Above left: Torre de Belem, right: in Lisbon's center. Below left: Mosteiro dos Jeronimos, right: Padrao dos Descobrimentos

The most glorious palace in Portugal, which includes a basilica patterned after St. Peter's in Rome, stands at Mafra (below left). The dome of the church almost reaches the size of St. Peter's cupola. Amazing large marble sculptures stand in niches of the exterior facade and loggia, and along the main nave and in the many side chapels inside. The finest colored marbles from all over Europe adorn the interior walls and columns. Six organs, currently under restoration, will play again in 2006 compositions written for them specifically. The royal residence built on the magnitude of Versailles remains perfectly intact and includes an incredible library containing 38,000 volumes dating back to the 17th century.

In Sagres, the southwestern most corner of Europe, Prince Henry the Navigator established his famous school of navigation, leading to Portugal's leading position during the age of discoverers. Shear cliffs reach strait up from the sea to this barren, virtually treeless desert plateau (below right). We experienced some of Portugal's most beautiful beaches and amazing ocean vistas while camping in this isolated location. The dry, burnt landscapes and overheated conditions deterred us from staying in southern Spain. We made a swift exit feeling more inclined to take our chances in Rome. We will save the rest of Spain for another visit during the spring or fall seasons.

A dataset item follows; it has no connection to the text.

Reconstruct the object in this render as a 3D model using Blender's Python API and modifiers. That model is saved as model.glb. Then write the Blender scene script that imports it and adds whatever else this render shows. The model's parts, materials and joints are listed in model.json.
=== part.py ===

Perhaps we had arrived in both countries with the wrong expectations. We had anticipated sleepy, whitewashed villages and clean, romantic towns displaying few signs of mainstream tourism, not industrialization, pollution and dense population. We had mistakenly embraced idyllic descriptions, leaving little room for reality. But among the gray, crowded landscapes of modern life, we discovered bright oases, artistic grandeur and rare beauty. Persistence prevailed and luck provided, granting us some of the best surprises of our trip. So let it roll, because the good stuff lurks just around the corner!